:: Task objective ::
Beginning with the first line of the data below, extract each line up to and including the one containing "return [joined(head, pin, *side_bolts), tube]". Copy them exactly and add nothing.

:: Data provided ::
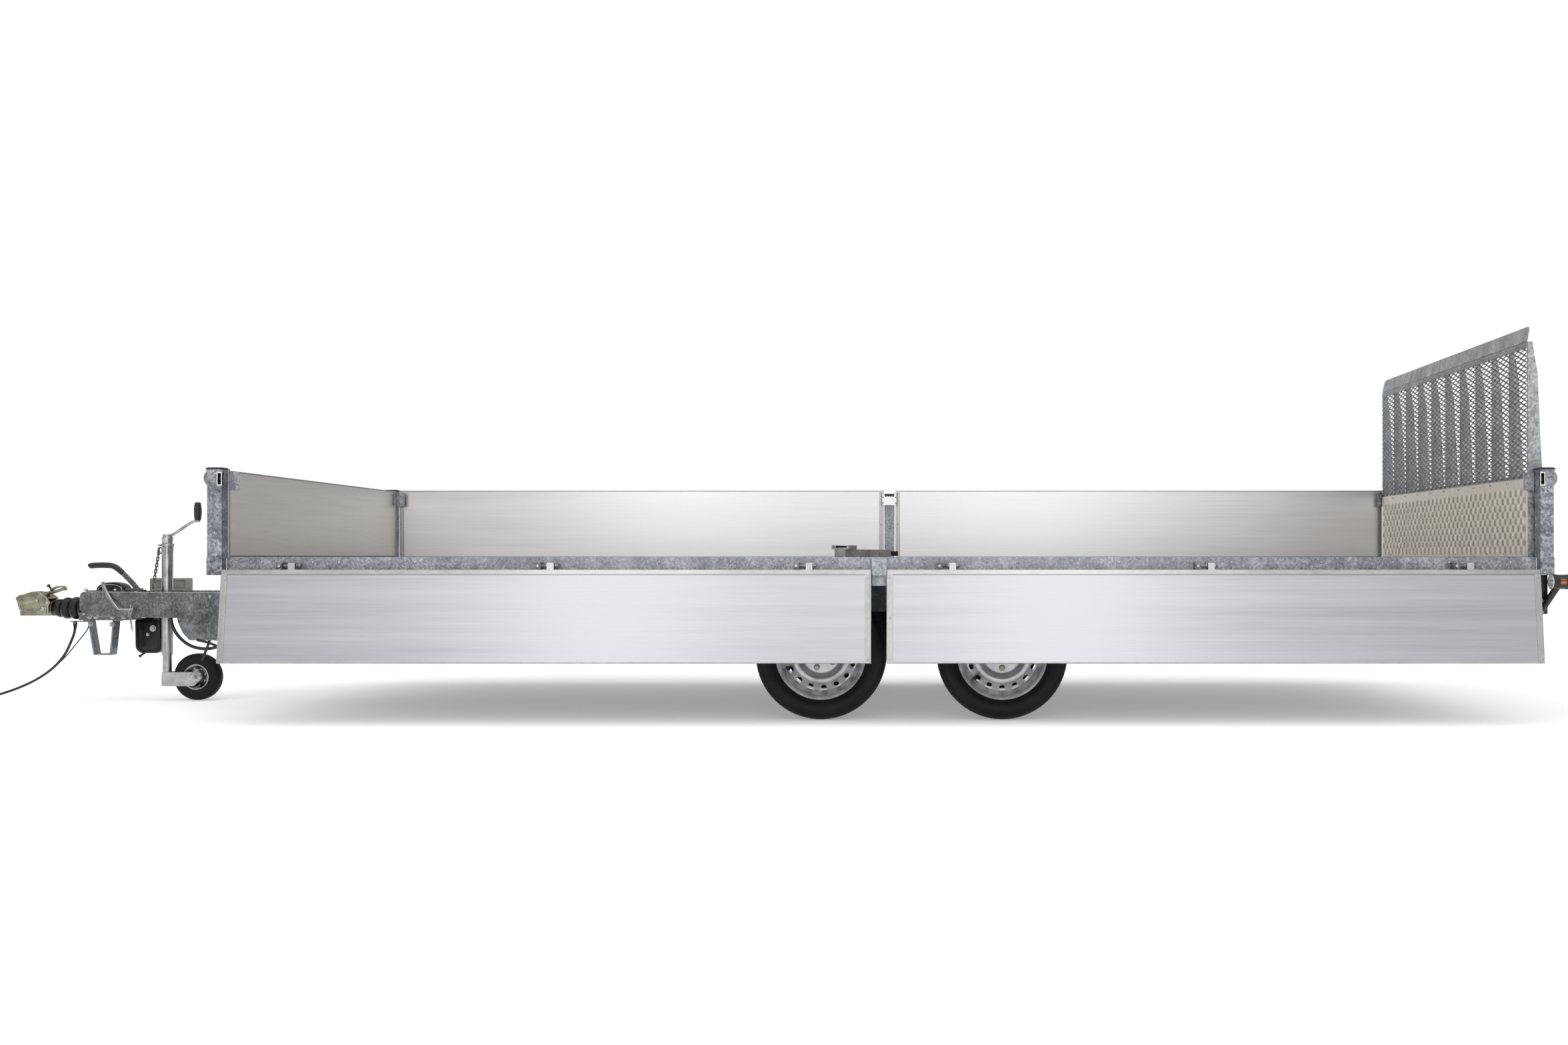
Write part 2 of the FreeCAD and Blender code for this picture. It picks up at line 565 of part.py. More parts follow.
def coupling_head():
    """Cast coupling with a cup for a 50 mm ball, and the draw tube behind it."""
    cup = rod((0, 0, -33), (0, 0, 26), 42)
    dome = rod((0, 0, 26), (0, 0, 37), 34)
    neck = box(0, 70, -30, 30, -26, 35)
    sleeve = rod((40, 0, 0), (TUBE_FRONT, 0, 0), 35)
    hinge_lug = box(40, 74, -9, 9, 30, 56)
    head = joined(cup, dome, neck, sleeve, hinge_lug)
    head = head.cut(Part.makeSphere(25.3))
    head = head.cut(rod((0, 0, -40), (0, 0, 0), 25.3))
    head = head.cut(box(38, 76, -5, 5, 37, 60))
    side_bolts = []
    for x in (62.0, 92.0):
        side_bolts.append(rod((x, -43, 0), (x, -28, 0), 8))
    pin = rod((58, -13, 48), (58, 13, 48), 4)
    tube = rod((TUBE_FRONT, 0, 0), (TUBE_REAR, 0, 0), TUBE_RADIUS)
    tube = tube.cut(rod((TUBE_FRONT + 12, 0, 0), (TUBE_REAR + 1, 0, 0), TUBE_RADIUS - 5))
    return [joined(head, pin, *side_bolts), tube]


def coupling_handle():
    """Release handle, hinged on top of the head."""
    outline = [(50, 42), (66, 40), (92, 64), (118, 72), (152, 70), (160, 78), (158, 92),
               (146, 97), (96, 92), (52, 58)]
    blade = slab(outline, -4.5, 4.5)
    grip = rod((100, -15, 84), (100, 15, 84), 7)
    end = rod((150, -15, 84), (150, 15, 84), 9)
    return joined(blade, grip, end).cut(rod((58, -6, 48), (58, 6, 48), 4 + RUN))


def drawtube_boot():
    """Rubber bellows, narrow at the head and wide at the housing."""
    folds = 7
    pitch = (BOOT_REAR - TUBE_FRONT) / folds
    points = [(TUBE_RADIUS + 2, 0)]
    for fold in range(folds):
        crest = 37 + 16.5 * (fold + 0.5) / folds
        points.append((crest - 4, fold * pitch))
        points.append((crest, fold * pitch + 0.25 * pitch))
        points.append((crest, fold * pitch + 0.7 * pitch))
    points.append((49, folds * pitch))
    points.append((TUBE_RADIUS + 2, folds * pitch))
    boot = turned_ring(points)
    boot = rotated(boot, (0, 0, 0), (0, 0, 1), -90)
    return moved(boot, TUBE_FRONT, 0, 0)


def handbrake_lever():
    """Cranked flat bar with a grip along its end."""
    outline = [(503, 64), (530, 62), (536, 80), (464, 166), (419, 203), (411, 206),
               (401, 206), (401, 180), (407, 180), (445, 148)]
    blade = slab(outline, -61, -49)
    grip = rod((297, -55, 193), (401, -55, 193), 14)
    boss = rod((517, -63, 70), (517, -49, 70), 15)
    return joined(blade, boss, grip).cut(rod((517, -64, 70), (517, -40, 70), 8 + RUN))


def jockey_clamp():
    """Split clamp round the jockey tube on a cross-plate from the near beam."""
    ring = rod((JOCKEY_X, 0, 5), (JOCKEY_X, 0, 65), 36)
    plate = box(JOCKEY_X - 30, JOCKEY_X + 30, -200, -20, 10, 60)
    plate = plate.cut(box(JOCKEY_X - 40, JOCKEY_X + 40, -300, -40, 17, 53))
    inboard = box(0, 1700, BEAM_WIDTH / 2, 400, -200, 200)
    inboard = rotated(inboard, (0, 0, 0), (0, 0, 1), -beam_angle())
    inboard = moved(inboard, BEAM_FRONT, -BEAM_START, BEAM_BOTTOM)
    screw = rod((JOCKEY_X + 20, 26, 35), (JOCKEY_X + 20, 78, 35), 7)
    handle = rod((JOCKEY_X + 20, 74, -5), (JOCKEY_X + 20, 74, 75), 5)
    whole = joined(ring, plate.common(inboard), screw, handle)
    return whole.cut(rod((JOCKEY_X, 0, -30), (JOCKEY_X, 0, 100), JOCKEY_TUBE + RUN))


def jockey_outer_tube():
    x = JOCKEY_X
    tube = rod((x, 0, JOCKEY_TUBE_BOTTOM), (x, 0, JOCKEY_TOP), JOCKEY_TUBE)
    tube = tube.cut(rod((x, 0, JOCKEY_TUBE_BOTTOM - 1), (x, 0, JOCKEY_TOP - 6), JOCKEY_INNER + RUN))
    return tube.cut(rod((x, 0, 0), (x, 0, JOCKEY_TOP + 1), 8 + RUN))


def jockey_inner_tube():
    x = JOCKEY_X
    tube = rod((x, 0, JOCKEY_FORK_TOP), (x, 0, JOCKEY_TOP - 93), JOCKEY_INNER)
    return tube.cut(rod((x, 0, JOCKEY_FORK_TOP + 12), (x, 0, JOCKEY_TOP), JOCKEY_INNER - 4))


def jockey_fork():
    """Socket, two side plates and the wheel's pin."""
    top, low = JOCKEY_FORK_TOP - GAP, JOCKEY_FORK_TOP - 64
    socket = rod((JOCKEY_X, 0, low), (JOCKEY_X, 0, top), 21)
    crown = box(JOCKEY_X - 10, JOCKEY_X + 28, -31, 31, low, top)
    arm = box(JOCKEY_X - 10, JOCKEY_WHEEL_X - 15, -36, -30, low, top)
    middle = (top + low) / 2
    tip = rod((JOCKEY_WHEEL_X - 18, -36, middle), (JOCKEY_WHEEL_X - 18, -30, middle), (top - low) / 2)
    pin = rod((JOCKEY_WHEEL_X, -41, JOCKEY_WHEEL_Z), (JOCKEY_WHEEL_X, 41, JOCKEY_WHEEL_Z), 8)
    side = joined(arm, tip)
    return joined(socket, crown, side, mirrored(side), pin)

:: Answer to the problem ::
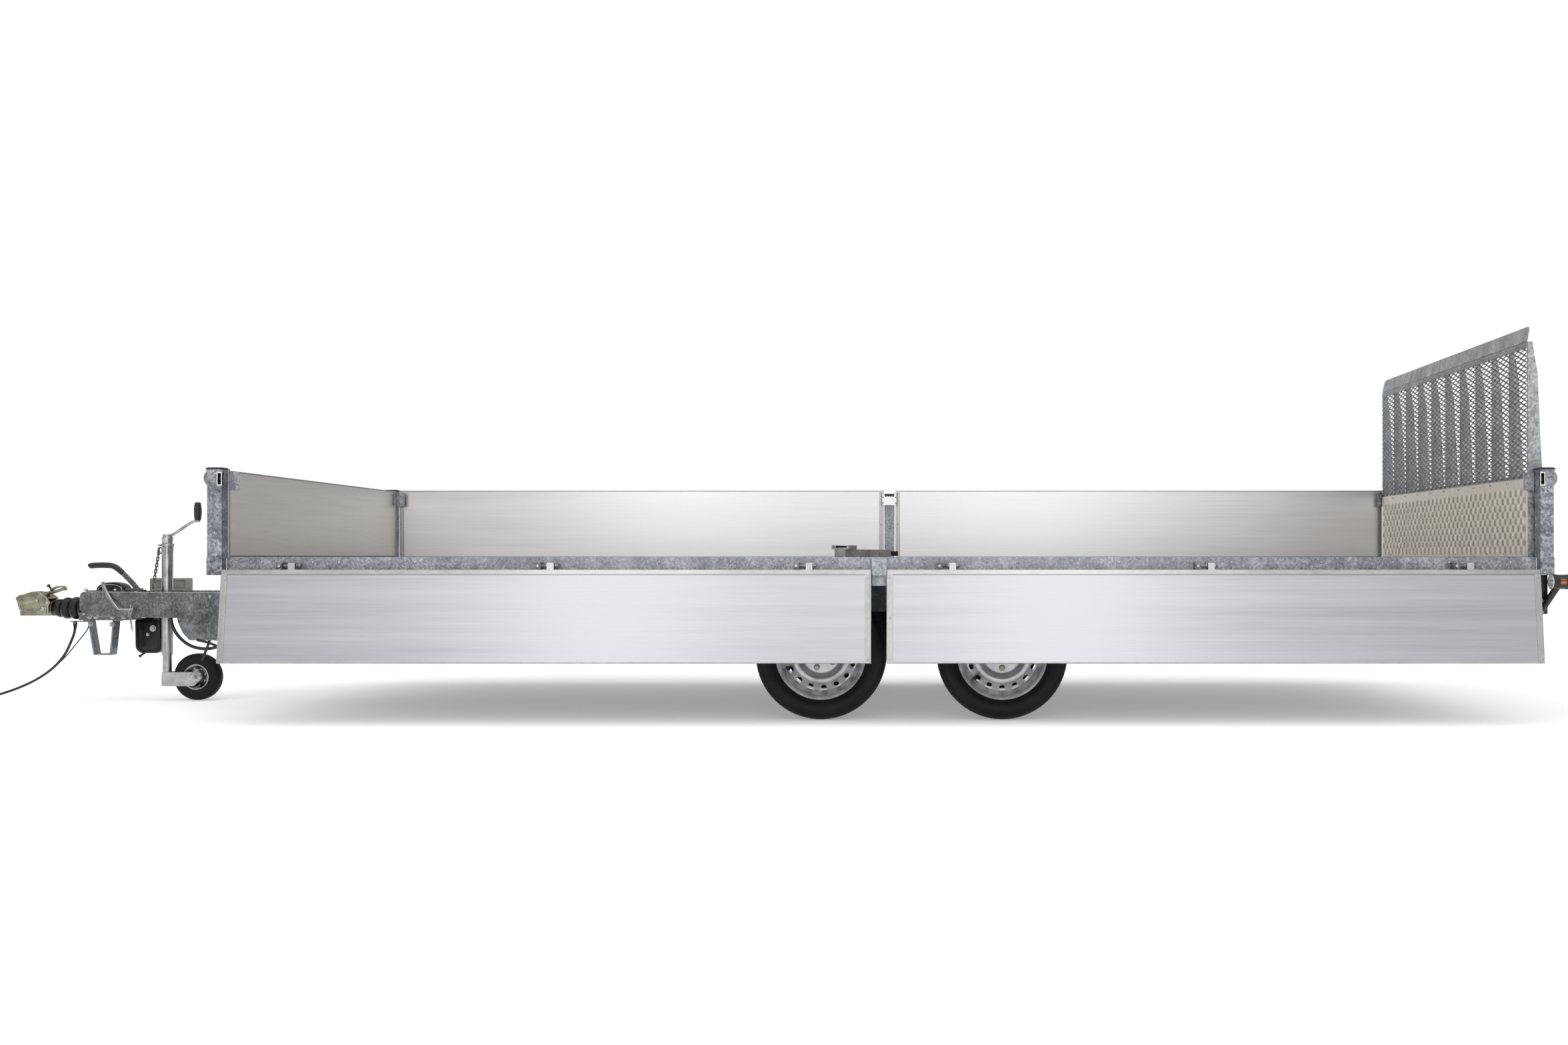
Write part 2 of the FreeCAD and Blender code for this picture. It picks up at line 565 of part.py. More parts follow.
def coupling_head():
    """Cast coupling with a cup for a 50 mm ball, and the draw tube behind it."""
    cup = rod((0, 0, -33), (0, 0, 26), 42)
    dome = rod((0, 0, 26), (0, 0, 37), 34)
    neck = box(0, 70, -30, 30, -26, 35)
    sleeve = rod((40, 0, 0), (TUBE_FRONT, 0, 0), 35)
    hinge_lug = box(40, 74, -9, 9, 30, 56)
    head = joined(cup, dome, neck, sleeve, hinge_lug)
    head = head.cut(Part.makeSphere(25.3))
    head = head.cut(rod((0, 0, -40), (0, 0, 0), 25.3))
    head = head.cut(box(38, 76, -5, 5, 37, 60))
    side_bolts = []
    for x in (62.0, 92.0):
        side_bolts.append(rod((x, -43, 0), (x, -28, 0), 8))
    pin = rod((58, -13, 48), (58, 13, 48), 4)
    tube = rod((TUBE_FRONT, 0, 0), (TUBE_REAR, 0, 0), TUBE_RADIUS)
    tube = tube.cut(rod((TUBE_FRONT + 12, 0, 0), (TUBE_REAR + 1, 0, 0), TUBE_RADIUS - 5))
    return [joined(head, pin, *side_bolts), tube]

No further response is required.